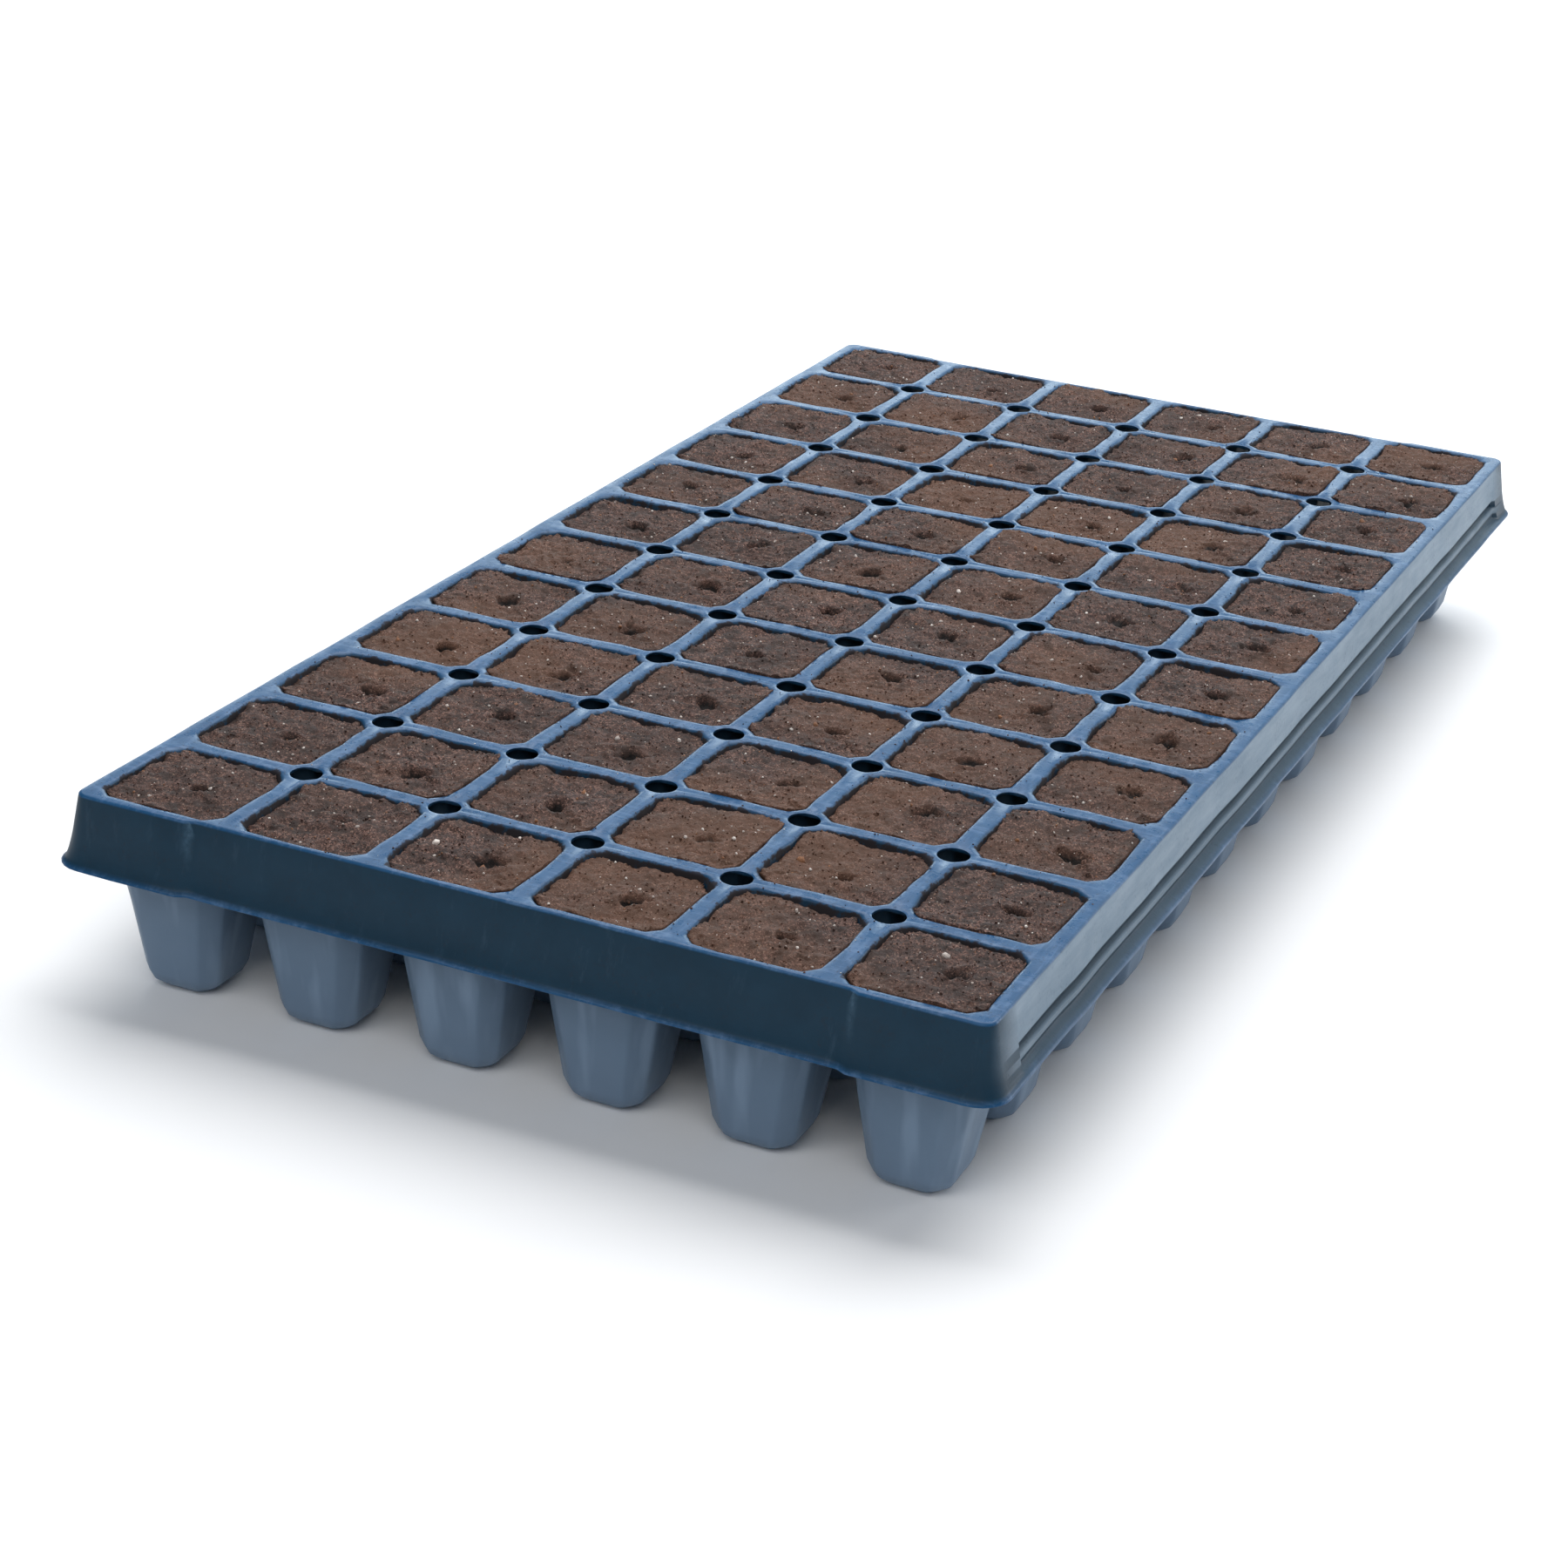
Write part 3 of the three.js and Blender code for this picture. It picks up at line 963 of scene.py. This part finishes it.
def end_creases(n, base):
    """A painted highlight: a pale, broken line down each step in the ends, fading towards the lip.
    """
    off = n.math("ABSOLUTE", n.math("SUBTRACT", n.math("ABSOLUTE", n.across), END_STEP_X))
    crease = n.ramp(n.math("DIVIDE", off, 1.8 * MM), (0.0, 1.0), (1.0, 0.0))
    broken = n.ramp(n.noise(300, 4, 0.7), (0.35, 0.0), (0.65, 0.8))
    above_lip = n.math("SUBTRACT", n.height, DECK - 14 * MM)
    fading = n.math("DIVIDE", above_lip, 12 * MM, clamp=True)
    on_end = n.math("GREATER_THAN", n.math("ABSOLUTE", n.along), GRID_HALF_Y)
    return n.mix(n.times(crease, broken, fading, on_end), base, CREASE)


def deck_wear(n, base, worn):
    """Rubbed patches on the deck, and fine scuffs across it and along it."""
    rubbed = n.ramp(n.noise(210, 5, 0.7), (0.52, 0.0), (0.70, 1.0))
    base = n.mix(n.times(rubbed, worn, 0.5), base, RUBBED)
    for direction in ((1, 0.1, 1), (0.1, 1, 1)):
        scuffs = n.ramp(n.noise(420, 4, 0.65, n.stretched(direction)), (0.54, 0.0), (0.66, 0.4))
        base = n.mix(n.times(scuffs, worn), base, SCUFFED)
    return base


def stuck_medium(n, above):
    """How much medium sticks to the sheet: patches of specks, and inside the cells a stain with a
    creeping edge, which also paints shade into the cells."""
    specks = n.ramp(n.noise(900, 3, 0.6), (0.54, 0.0), (0.66, 1.0))
    patches = n.ramp(n.noise(130, 4, 0.65), (0.42, 0.0), (0.62, 1.0))
    creeping = n.times(n.math("SUBTRACT", n.noise(240, 5, 0.65), 0.5), 1.2)
    # the stain inside the cells: stuck medium and painted shade
    stain = n.ramp(n.math("ADD", n.mark("dust"), creeping), (0.86, 0.0), (0.96, 0.95))
    return n.times(n.math("MAXIMUM", n.times(specks, patches, n.mark("dust")), stain), above)


def plastic_material():
    """Slate-blue moulded sheet: navy on its sides as painted shade, paler on top as painted light
    and where it is worn, greyer where it is drawn thin and lighter towards the cups' feet as painted
    light from below, silvery along the long sides as a painted sheen, and stained with medium inside
    the cells, where the stain is also painted shade."""
    n = Nodes("slate_blue_plastic")
    under = n.mark("under")
    above = n.math("SUBTRACT", 1.0, under)
    # 1 on the deck's top: wear there, and painted light against the painted shade of the sides
    worn = n.times(n.mark("worn"), above)
    mottle = n.noise(60, 5, 0.6)
    base = n.ramp(mottle, (0.3, NAVY[0]), (0.7, NAVY[1]))
    pale = n.ramp(n.noise(75, 6, 0.65), (0.3, WORN_BLUE[0]), (0.7, WORN_BLUE[1]))
    base = n.mix(worn, base, pale)
    base = cup_tint(n, base, under)
    streaks = n.ramp(n.noise(26, 6, 0.75, n.stretched((9, 9, 1))), (0.58, 0.0), (0.72, 1.0))
    base = n.mix(n.times(streaks, 0.07), base, FAINT_STREAKS)
    base = side_brushing(n, base, above)
    base = end_creases(n, base)
    base = deck_wear(n, base, worn)
    dust = stuck_medium(n, above)
    base = n.mix(n.times(dust, 0.9), base, STUCK_MEDIUM)
    polished = n.ramp(n.noise(220, 4, 0.6), (0.3, 0.24), (0.7, 0.36))
    matt = n.ramp(n.noise(90, 3, 0.5), (0.3, 0.42), (0.7, 0.50))
    rough = n.mix(dust, n.mix(worn, matt, polished), (0.9, 0.9, 0.9))
    grain = n.bump(n.noise(1600, 2, 0.5), 0.10, 0.2 * MM)
    return n.finish(base, rough, n.bump(mottle, 0.25, 0.6 * MM, grain), 0.22)


def soil_tone(n):
    """The colour of the peat mix alone: crumbs, fibres, dark clumps, damp patches, pale flecks."""
    crumbs = n.add("ShaderNodeSeparateColor")
    n.link(n.cells(2600, 0.9 * MM, "Color"), crumbs.inputs[0])
    tone = n.ramp(crumbs.outputs[0], *CRUMBS)
    tone = n.mix(n.ramp(n.noise(620, 6, 0.75), (0.50, 0.0), (0.70, 0.8)), tone, FIBRES)
    tone = n.mix(n.ramp(n.noise(230, 4, 0.6), (0.38, 0.85), (0.52, 0.0)), tone, CLUMPS)
    tone = n.mix(n.ramp(n.noise(34, 3, 0.5), (0.35, 0.45), (0.65, 0.0)), tone, DAMP)
    tone = n.mix(n.ramp(n.noise(14, 2, 0.5), (0.46, 0.0), (0.66, 0.5)), tone, REDDISH)
    flecks = n.math("GREATER_THAN", crumbs.outputs[1], 0.985)
    return n.mix(n.times(flecks, 0.6), tone, FLECKS)


def medium_material():
    """Moist peat mix, with painted shade in the seed's hollow, perlite and bark where the mesh is
    marked.
    """
    n = Nodes("peat_mix")
    tone = soil_tone(n)
    ragged = n.times(n.math("SUBTRACT", n.noise(800, 3, 0.6), 0.5), 0.6)
    hollow = n.math("ADD", n.mark("hollow"), ragged)
    # painted shade in the seed's hollow
    tone = n.mix(n.ramp(hollow, (0.25, 0.0), (0.62, 0.95)), tone, SEED_HOLLOW)
    dirty = n.ramp(n.noise(700, 3, 0.6), (0.35, PERLITE[0]), (0.6, PERLITE[1]))
    tone = n.mix(n.mark("perlite"), tone, dirty)
    woody = n.ramp(n.noise(500, 3, 0.6), (0.3, BARK[0]), (0.7, BARK[1]))
    tone = n.mix(n.mark("bark"), tone, woody)
    lumps = n.times(n.cells(1900, 0.5 * MM, "Distance"), 0.6)
    normal = n.bump(n.math("ADD", n.noise(1400, 5, 0.7), lumps), 0.55, 0.35 * MM)
    return n.finish(tone, 0.70, normal, 0.25)


MEDIUM = medium_material()


# ---- the studio ----

FLOOR_HALF = 9.0
FLOOR_GREY = 0.90
SKY_COLOUR, SKY_STRENGTH = (0.70, 0.82, 1.0), 0.18
WHITE, COOL = (1, 1, 1), (0.82, 0.95, 1.0)
LIGHTS = [
    # name, place, aim, size, watts, colour
    ("overhead", (-0.1, 0.95, 2.0), (0, 0.15, 0), (2.6, 2.2), 72, WHITE),
    ("behind", (-0.6, 1.8, 0.45), (0, 0.2, 0.05), (2.6, 0.42), 13, COOL),
    ("right", (1.9, 1.8, 0.7), (0, 0, 0), (1.2, 0.9), 20, WHITE),
    ("front", (0.2, -1.7, 1.5), (0, -0.35, 0), (2.4, 1.2), 20, WHITE),
]

# the viewpoint: compass angle, height above the horizon and roll, in degrees, and its place from
# the middle of the deck
VIEW_AZIMUTH, VIEW_ELEVATION, VIEW_ROLL = 23.18, 23.41, 3.39
VIEW_PLACE = (0.36899, -0.95085, 0.37383)
LENS, SENSOR = 76.98, 36.0


def floor():
    """A wide pale floor under the tray's feet."""
    corners = [(-1, -1, 0), (1, -1, 0), (1, 1, 0), (-1, 1, 0)]
    made = mesh_object("floor", FLOOR_HALF * np.array(corners), [np.array([[0, 1, 2, 3]])])
    material = bpy.data.materials.new("pale_floor")
    material.use_nodes = True
    shader = material.node_tree.nodes["Principled BSDF"]
    shader.inputs["Base Color"].default_value = (FLOOR_GREY, FLOOR_GREY, FLOOR_GREY, 1)
    shader.inputs["Roughness"].default_value = 0.9
    made.data.materials.append(material)


def area_light(name, place, aim, size, power, colour):
    data = bpy.data.lights.new(name, "AREA")
    data.shape = "RECTANGLE"
    data.size, data.size_y = size
    data.energy = power
    data.color = colour
    made = bpy.data.objects.new(name, data)
    made.location = place
    made.rotation_euler = (Vector(aim) - Vector(place)).to_track_quat("-Z", "Y").to_euler()
    bpy.context.collection.objects.link(made)


def lights():
    """A cool, dim sky, and the studio's lamps."""
    world = bpy.data.worlds.new("studio")
    world.use_nodes = True
    background = world.node_tree.nodes["Background"]
    background.inputs["Color"].default_value = (*SKY_COLOUR, 1)
    background.inputs["Strength"].default_value = SKY_STRENGTH
    bpy.context.scene.world = world
    for light in LIGHTS:
        area_light(*light)


def camera():
    data = bpy.data.cameras.new("view")
    data.lens = LENS
    data.sensor_width = SENSOR
    data.clip_start, data.clip_end = 0.01, 50
    made = bpy.data.objects.new("view", data)
    azimuth, elevation, roll = map(math.radians, (VIEW_AZIMUTH, VIEW_ELEVATION, VIEW_ROLL))
    back = Vector((
        math.sin(azimuth) * math.cos(elevation),
        -math.cos(azimuth) * math.cos(elevation),
        math.sin(elevation),
    ))
    right = Vector((math.cos(azimuth), math.sin(azimuth), 0))
    up = back.cross(right)
    x = math.cos(roll) * right + math.sin(roll) * up
    y = -math.sin(roll) * right + math.cos(roll) * up
    turn = Matrix((x, y, back)).transposed().to_4x4()
    made.matrix_world = Matrix.Translation(Vector(VIEW_PLACE) + Vector((0, 0, DECK))) @ turn
    bpy.context.collection.objects.link(made)
    bpy.context.scene.camera = made


camera()
lights()
floor()
bpy.context.scene.view_settings.view_transform = "Standard"
tray_shell()
all_plugs()
spilt_crumbs()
==*==
→ SHORT TASK
Everything from the first line above through the line that contains "return base" should be duplicated exactly, please, and nothing beyond it.

→ SOLUTION BELOW
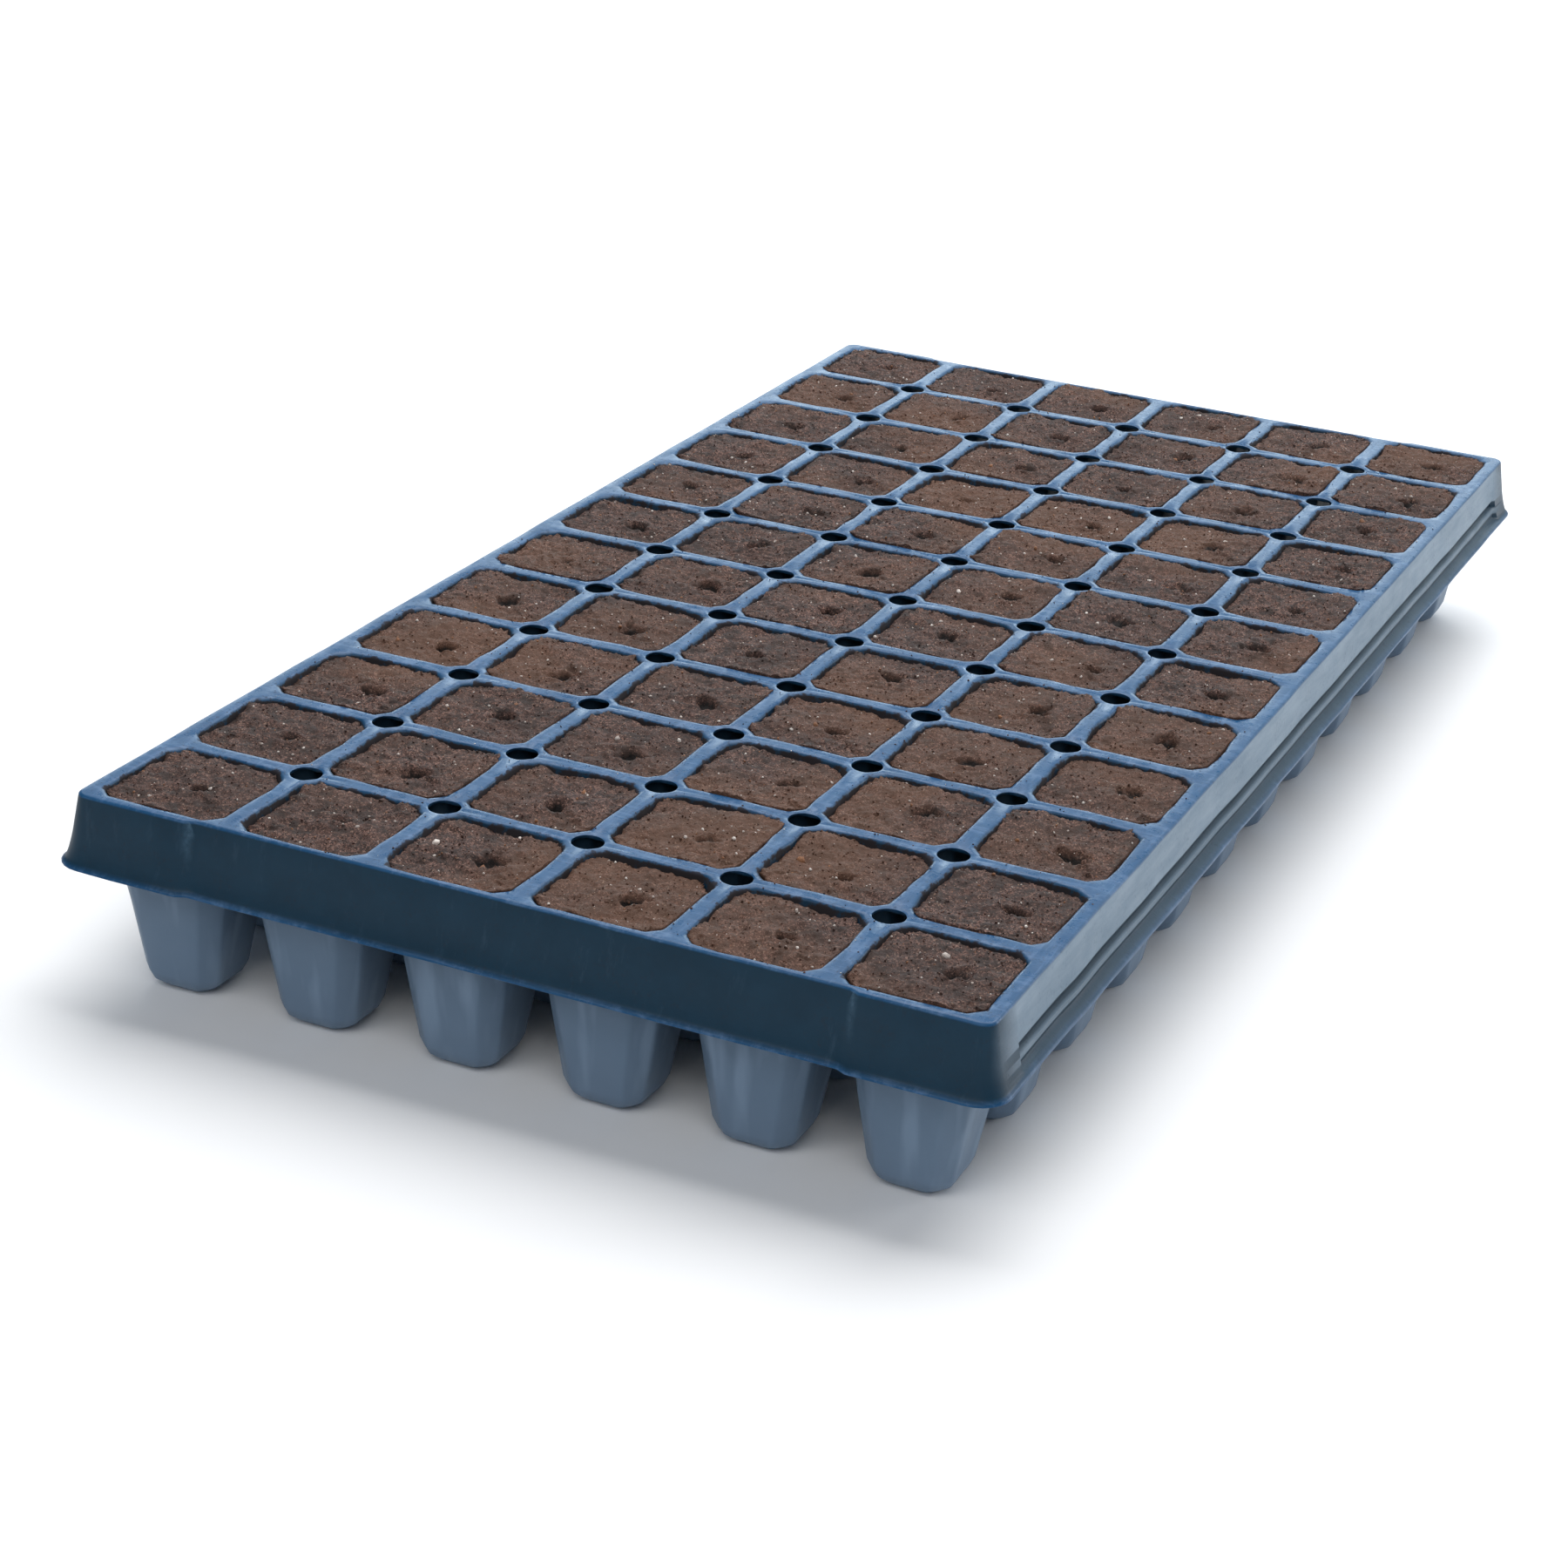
Write part 3 of the three.js and Blender code for this picture. It picks up at line 963 of scene.py. This part finishes it.
def end_creases(n, base):
    """A painted highlight: a pale, broken line down each step in the ends, fading towards the lip.
    """
    off = n.math("ABSOLUTE", n.math("SUBTRACT", n.math("ABSOLUTE", n.across), END_STEP_X))
    crease = n.ramp(n.math("DIVIDE", off, 1.8 * MM), (0.0, 1.0), (1.0, 0.0))
    broken = n.ramp(n.noise(300, 4, 0.7), (0.35, 0.0), (0.65, 0.8))
    above_lip = n.math("SUBTRACT", n.height, DECK - 14 * MM)
    fading = n.math("DIVIDE", above_lip, 12 * MM, clamp=True)
    on_end = n.math("GREATER_THAN", n.math("ABSOLUTE", n.along), GRID_HALF_Y)
    return n.mix(n.times(crease, broken, fading, on_end), base, CREASE)


def deck_wear(n, base, worn):
    """Rubbed patches on the deck, and fine scuffs across it and along it."""
    rubbed = n.ramp(n.noise(210, 5, 0.7), (0.52, 0.0), (0.70, 1.0))
    base = n.mix(n.times(rubbed, worn, 0.5), base, RUBBED)
    for direction in ((1, 0.1, 1), (0.1, 1, 1)):
        scuffs = n.ramp(n.noise(420, 4, 0.65, n.stretched(direction)), (0.54, 0.0), (0.66, 0.4))
        base = n.mix(n.times(scuffs, worn), base, SCUFFED)
    return base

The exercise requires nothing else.